Shah had an outstanding 2012 season for Svanholm Kricketklub, his club side in the Danish Cricket League, and was named man of the match in four out of his 14 matches. He finished fifth in the competition in terms of runs scored (behind only Zishan Shah for Svanholm), and was also his team's fourth-highest wicket-taker (behind Sair Anjum, Bobby Chawla, and Henrik Hansen. Shah was consequently named in Denmark's squad for the 2012 World Cricket League Division Four tournament in Malaysia. He played only four matches there, but was Denmark's best bowler against both Nepal and Malaysia, with figures of 2/35 and 3/41, respectively. Shah switched clubs for the 2013 domestic season, playing for Kjøbenhavns Boldklub instead of Svanholm. At the 2013 European T20 Championship, he took 10 wickets in seven games, with a best of 4/25 against France.

Denmark placed second to Italy at the European T20 Championship, and subsequently qualified for the 2013 World Twenty20 Qualifier in the United Arab Emirates. Matches at the tournament had full Twenty20 status, and Shah made his Twenty20 debut in the opening match against Nepal. He top scored in that game with 18 from a team total of 79, and was also Denmark's leading run scorer against Bermuda, where he made 31 from 30 balls. His only wickets of the tournament came against the United States in the 15th-place playoff, where he took 3/20 from his four overs. At Denmark's next major tournament after the World Twenty20 Qualifier, the 2014 WCL Division Four tournament in Singapore, Shah took only a single wicket, in the third-place playoff against Italy. However, he was still named player of the match, after an innings of 52 in a 92-run opening stand with Zameer Khan. His sole wicket had been that of Michael Raso, which ended a 97-run partnership for the fifth wicket with Alessandro Bonora.
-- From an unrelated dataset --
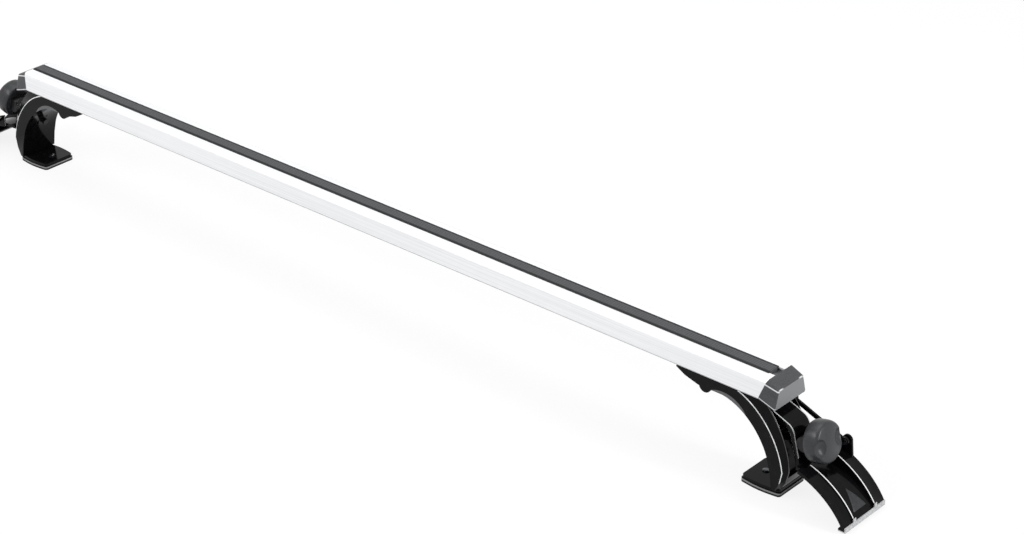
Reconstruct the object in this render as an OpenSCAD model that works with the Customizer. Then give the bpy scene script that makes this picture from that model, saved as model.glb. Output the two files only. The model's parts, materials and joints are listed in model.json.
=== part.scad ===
// Roof rack crossbar: a hollow aluminium bar on two feet, each with a hinged door-frame clamp.
// X runs along the bar, Y across it, Z up. The origin is on the ground, midway between the feet.
// Each foot module is drawn for the +X end, and the -X end is its mirror image.

/* [Bar] */
// Length of the bar along its underside
bar_l = 1200; // [1000:10:1400]
// Width of the bar across its underside
bar_w = 56; // [52:1:64]
// Height of the bar section
bar_h = 24; // [22:1:30]
// Width across the shoulders of the bar
bar_top_w = 47; // [45:1:50]
// Radius of the top shoulders
shoulder_r = 6; // [4:0.5:7]
// Wall thickness of the extrusion
wall = 2; // [1.6:0.1:2.2]
// Width of the upper slot's mouth
slot_mouth = 17; // [15:0.5:19]
// Width of the channel inside the upper slot
slot_w = 25; // [23:0.5:27]
// Depth of the channel under the upper slot's lips
slot_d = 5; // [4:0.5:6]
// Width of the lower slot's mouth
rail_mouth = 11; // [10:0.5:13]
// Width of the channel inside the lower slot
rail_w = 21; // [20:0.5:23]
// Depth of the channel above the lower slot's lips
rail_d = 5.5; // [5:0.5:6]
// Angle by which the bar's ends lean outwards at the top
end_rake = 18; // [10:1:22]

/* [End caps] */
// Length of a cap past the bar, along its underside
cap_l = 23; // [16:1:30]
// Depth of a cap's plugs inside the bar
plug_l = 18; // [10:1:24]
// Clearance round each plug
plug_gap = 0.12; // [0.1:0.01:0.2]

/* [Rubber strip] */
// Height of the strip's crown above the bar
crown_h = 1; // [0.6:0.1:2]
// Number of grooves along the crown
groove_n = 5; // [3:1:6]
// Distance from the strip's right end to the joint with the cap
strip_back = 8; // [4:1:12]

/* [Foot] */
// Height of the bar's underside above the ground
stand_h = 112; // [108:1:124]
// Width of the leg across the bar
leg_w = 54; // [50:1:60]
// Thickness of a leg's two cheeks
cheek_t = 7; // [6:0.5:9]
// Thickness of the flange under the bar
flange_t = 6; // [5:0.5:8]
// Length of the flange from its tip to the bar's end
flange_l = 109; // [100:1:120]
// Length of the sole along the bar
sole_l = 50; // [46:1:54]
// Thickness of the sole
sole_t = 4; // [3:0.5:5]
// Thickness of the rubber pad
pad_t = 4.5; // [4:0.5:6]
// Rim of the pad past the sole
pad_rim = 1; // [0.5:0.1:1.5]

/* [Clamp] */
// Overhang of the clamp plate past the leg, on each side
plate_over = 10; // [9:0.5:13]
// Thickness of the clamp plate
plate_t = 4; // [3:0.5:4.5]
// Width of the sunk channel along the middle of the plate
channel_w = 36; // [34:1:38]
// Width of the strap up to the hinge
strap_w = 30; // [24:1:32]
// Thickness of the seat wall that the bolt goes through
seat_t = 5; // [4:0.5:6]
// Diameter of the hinge pin
pin_d = 8; // [6:0.5:9]

/* [Knob and bolt] */
// Diameter of the knob
knob_d = 48; // [44:1:49]
// Thickness of the knob
knob_t = 21; // [18:0.5:23]
// Angle of the bolt above the horizontal
bolt_tilt = 15; // [12:1:18]
// Diameter of the clamp bolt
bolt_d = 8; // [6:0.5:9]
// Running clearance of a shaft in its hole
run_gap = 0.1; // [0.08:0.01:0.1]
// Gap between pieces that move past each other
part_gap = 0.3; // [0.25:0.05:0.4]

/* [Hidden] */
$fn = 64;

// Places along X are measured from the bar's end and places in Z from the bar's underside,
// inside the module at_foot(), so every outline below reads as offsets from that corner.
bar_end = bar_l / 2;
cap_rise = tan(end_rake);
cap_fall = 0.275;
// Outline steps on a round stretch
arc_n = 8;
steps = 14;

// Flange and leg outlines, side view
skirt_z = -13;
bump_r = 8;
bump_x = -0.64 * flange_l;
bolt_a = -0.66 * flange_l;
bolt_b = -0.36 * flange_l;
sole_out = 31;
sole_in = sole_out - sole_l;
sole_z = -(stand_h - pad_t);
sole_top = sole_z + sole_t;
// How much taller the leg is than one on a bar 112 mm up
leg_k = sole_top / -103.5;
cheek_in = leg_w / 2 - cheek_t;

// Hinge pin and bolt axis
pin_x = 6;
pin_z = -20;
eye_r = pin_d / 2 + 4;
seat_x = 43.2;
seat_z = -44;
pin_bore_r = pin_d / 2 + run_gap / 2;
bolt_bore_r = bolt_d / 2 + run_gap / 2;
washer_r = 9;
washer_out = 14.4;
web_s = -36.1;
nut_af = 13;
nut_t = 6.5;
knob_s = washer_out + run_gap;
bolt_head_t = 5.3;
bolt_tip_s = -43;
seat_slot = 17;

// Clamp outline, side view
tip_x = 125;
tip_z = -104;
hook_d = 4;
hook_l = 8;
liner_t = 1.3;
clamp_w = leg_w + 2 * plate_over;
ear_x = 76;
ear_z = -47;
ear_r = 6;
ear_t = 2.5;
ear_in = clamp_w / 2 - 1.5 - ear_t;
link_t = 2.5;
link_h = 5;
link_y = leg_w / 2 + 1;
rivet_d = 4;
wall_t = 3;
bead_h = 1.2;

// A point on a cubic curve, and the curve as a list of points
function cubic(a, b, c, d, t) =
    pow(1 - t, 3) * a + 3 * t * pow(1 - t, 2) * b + 3 * t * t * (1 - t) * c + t * t * t * d;
function curve(a, b, c, d, n = steps) = [for (i = [0 : n]) cubic(a, b, c, d, i / n)];
function backwards(list) = [for (i = [len(list) - 1 : -1 : 0]) list[i]];
function unit(v) = v / norm(v);
// A line of points moved sideways by d, to its right as it is walked
function beside(list, d) = [for (i = [0 : len(list) - 1])
    let (u = unit(list[min(i + 1, len(list) - 1)] - list[max(i - 1, 0)]))
    list[i] + d * [u[1], -u[0]]];
// Points of a round corner of radius r about c, from angle a to angle b
function corner(c, r, a, b) = [for (i = [0 : arc_n]) let (t = a + (b - a) * i / arc_n)
    c + r * [cos(t), sin(t)]];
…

In March 2018, he was named the captain of Denmark's squad for the 2018 ICC World Cricket League Division Four tournament in Malaysia. In September 2018, he was again named captain of Denmark's squad, this time for the 2018 ICC World Cricket League Division Three tournament in Oman. He was the leading run-scorer in the tournament, with 241 runs in five matches.

In May 2019, he was named in Denmark's squad for a five-match series against Leinster Lightning in Ireland, in preparation for the Regional Finals of the 2018–19 ICC T20 World Cup Europe Qualifier tournament in Guernsey. The same month, he was named as captain of Denmark's squad for the Regional Finals qualification tournament. He made his Twenty20 International (T20I) debut, against Jersey, on 16 June 2019.

In August 2019, Shah was named as the captain of Denmark's squad for the 2019 Malaysia Cricket World Cup Challenge League A tournament. He made his List A debut, against Malaysia, in the Cricket World Cup Challenge League A tournament on 16 September 2019. He finished the tournament as the leading run-scorer for Denmark, with 191 runs in five matches.

On 8 May 2022, he became the second player to be dismissed on 99 in a T20I when he was run out off the final ball of Denmark's innings against Finland.

Shah scored his maiden List A century against Canada at Maple Leaf Cricket Club on 5 August 2022, making 138 off 133 balls.

On 21 August 2024, Shah made his first T20I century, compiling exactly 100 off 58 balls in Denmark's opening T20 World Cup European sub-regional qualification tournament group match against the Czech Republic at King George V Sports Ground, Castel in Guernsey. He went on to be named player of the tournament after scoring 294 runs across five matches as Denmark finished runners-up.